▸ EXTRACTED RECORDS
****************************************

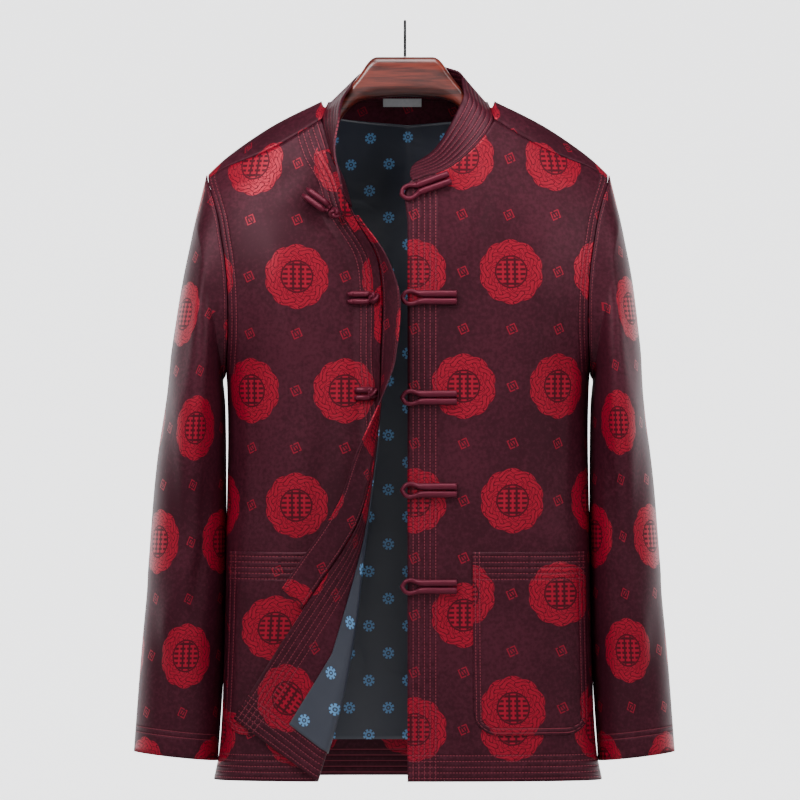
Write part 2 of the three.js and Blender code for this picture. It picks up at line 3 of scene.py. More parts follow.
import bpy
import numpy as np
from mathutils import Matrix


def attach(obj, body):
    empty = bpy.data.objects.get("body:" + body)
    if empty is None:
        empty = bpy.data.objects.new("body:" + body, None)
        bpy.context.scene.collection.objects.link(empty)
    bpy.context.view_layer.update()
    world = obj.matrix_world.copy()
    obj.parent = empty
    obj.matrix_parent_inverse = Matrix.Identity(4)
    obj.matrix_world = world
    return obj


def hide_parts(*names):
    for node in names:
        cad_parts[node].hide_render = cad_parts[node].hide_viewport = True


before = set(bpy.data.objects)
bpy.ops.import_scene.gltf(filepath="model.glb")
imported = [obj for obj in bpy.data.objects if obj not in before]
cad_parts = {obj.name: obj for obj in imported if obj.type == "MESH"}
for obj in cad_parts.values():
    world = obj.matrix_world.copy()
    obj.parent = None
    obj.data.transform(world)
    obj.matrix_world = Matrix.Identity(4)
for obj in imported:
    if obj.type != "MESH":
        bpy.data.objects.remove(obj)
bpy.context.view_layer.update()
print("frame loaded")

# Shapes are worked out in millimetres, in the jacket's own place, and put in the mesh in metres.
# Front is -Y, up is +Z, and the hook's bearing point is the origin.
jacketShift = np.array([3.3, 0, 0])
seamGap = 0.45


def table(columns, *rows):
    return dict(zip(columns.split(), np.array(rows, float).T))


# A table's column at values of its first column, by a cubic through its rows.
def along(rows, column, at):
    keys = next(iter(rows.values()))
    values = rows[column]
    at = np.clip(at, keys[0], keys[-1])
    i = np.clip(np.searchsorted(keys, at) - 1, 0, len(keys) - 2)
    before = np.maximum(np.arange(len(keys)) - 1, 0)
    after = np.minimum(np.arange(len(keys)) + 1, len(keys) - 1)
    slope = (values[after] - values[before]) / (keys[after] - keys[before])
    step = keys[i + 1] - keys[i]
    t = (at - keys[i]) / step
    rise = t * t * (3 - 2 * t)
    bend = t * (1 - t) * step * ((1 - t) * slope[i] - t * slope[i + 1])
    return values[i] + (values[i + 1] - values[i]) * rise + bend


def mix(a, b, t):
    return a + (b - a) * t


ridge = table("x z", (0, -28), (40, -54), (70, -72), (95, -86), (125, -100.5), (150, -114),
              (176, -131), (200, -149), (218, -166), (240, -190))
shoulderSeam = table("x drop", (90, 20), (125, 25), (150, 25), (175, 19), (200, 10), (222, 3))
sections = table("z halfWidth front back", (-824, 211.6, 78, 70), (-795, 206, 79, 71),
                 (-735, 202, 82, 73), (-575, 198.5, 88, 79), (-386, 198, 90, 82),
                 (-340, 212, 90, 82), (-290, 228, 88, 81), (-230, 240, 85, 80),
                 (-172, 248, 81, 79), (-80, 252, 80, 78))
armhole = table("z x", (-386, 198), (-340, 195), (-290, 195.5), (-257, 198.5), (-233, 202.5),
                (-213, 206), (-195, 211), (-172, 218.5), (-164, 219))
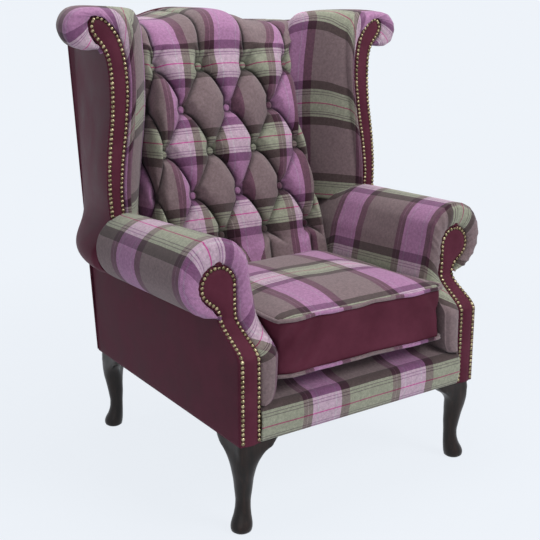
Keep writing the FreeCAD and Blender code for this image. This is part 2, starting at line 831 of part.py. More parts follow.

****************************************

▸ EXERCISE
Recopy the whole listing exactly.

▸ TASK OUTPUT
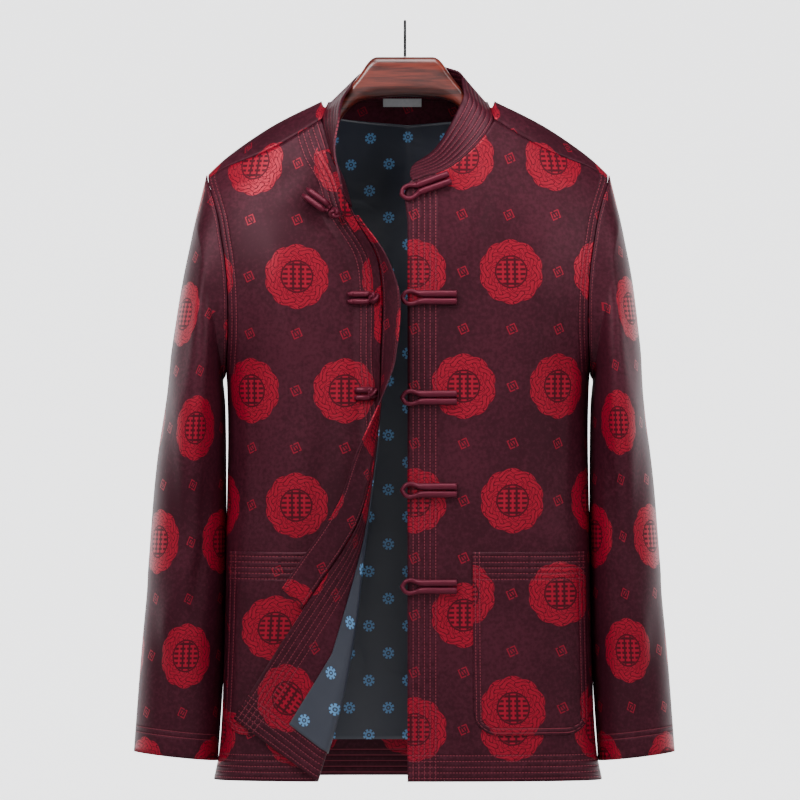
Write part 2 of the three.js and Blender code for this picture. It picks up at line 3 of scene.py. More parts follow.
import bpy
import numpy as np
from mathutils import Matrix


def attach(obj, body):
    empty = bpy.data.objects.get("body:" + body)
    if empty is None:
        empty = bpy.data.objects.new("body:" + body, None)
        bpy.context.scene.collection.objects.link(empty)
    bpy.context.view_layer.update()
    world = obj.matrix_world.copy()
    obj.parent = empty
    obj.matrix_parent_inverse = Matrix.Identity(4)
    obj.matrix_world = world
    return obj


def hide_parts(*names):
    for node in names:
        cad_parts[node].hide_render = cad_parts[node].hide_viewport = True


before = set(bpy.data.objects)
bpy.ops.import_scene.gltf(filepath="model.glb")
imported = [obj for obj in bpy.data.objects if obj not in before]
cad_parts = {obj.name: obj for obj in imported if obj.type == "MESH"}
for obj in cad_parts.values():
    world = obj.matrix_world.copy()
    obj.parent = None
    obj.data.transform(world)
    obj.matrix_world = Matrix.Identity(4)
for obj in imported:
    if obj.type != "MESH":
        bpy.data.objects.remove(obj)
bpy.context.view_layer.update()
print("frame loaded")

# Shapes are worked out in millimetres, in the jacket's own place, and put in the mesh in metres.
# Front is -Y, up is +Z, and the hook's bearing point is the origin.
jacketShift = np.array([3.3, 0, 0])
seamGap = 0.45


def table(columns, *rows):
    return dict(zip(columns.split(), np.array(rows, float).T))


# A table's column at values of its first column, by a cubic through its rows.
def along(rows, column, at):
    keys = next(iter(rows.values()))
    values = rows[column]
    at = np.clip(at, keys[0], keys[-1])
    i = np.clip(np.searchsorted(keys, at) - 1, 0, len(keys) - 2)
    before = np.maximum(np.arange(len(keys)) - 1, 0)
    after = np.minimum(np.arange(len(keys)) + 1, len(keys) - 1)
    slope = (values[after] - values[before]) / (keys[after] - keys[before])
    step = keys[i + 1] - keys[i]
    t = (at - keys[i]) / step
    rise = t * t * (3 - 2 * t)
    bend = t * (1 - t) * step * ((1 - t) * slope[i] - t * slope[i + 1])
    return values[i] + (values[i + 1] - values[i]) * rise + bend


def mix(a, b, t):
    return a + (b - a) * t


ridge = table("x z", (0, -28), (40, -54), (70, -72), (95, -86), (125, -100.5), (150, -114),
              (176, -131), (200, -149), (218, -166), (240, -190))
shoulderSeam = table("x drop", (90, 20), (125, 25), (150, 25), (175, 19), (200, 10), (222, 3))
sections = table("z halfWidth front back", (-824, 211.6, 78, 70), (-795, 206, 79, 71),
                 (-735, 202, 82, 73), (-575, 198.5, 88, 79), (-386, 198, 90, 82),
                 (-340, 212, 90, 82), (-290, 228, 88, 81), (-230, 240, 85, 80),
                 (-172, 248, 81, 79), (-80, 252, 80, 78))
armhole = table("z x", (-386, 198), (-340, 195), (-290, 195.5), (-257, 198.5), (-233, 202.5),
                (-213, 206), (-195, 211), (-172, 218.5), (-164, 219))
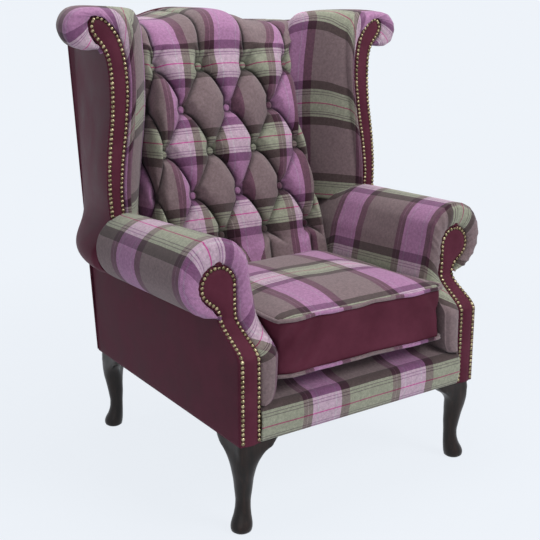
Keep writing the FreeCAD and Blender code for this image. This is part 2, starting at line 831 of part.py. More parts follow.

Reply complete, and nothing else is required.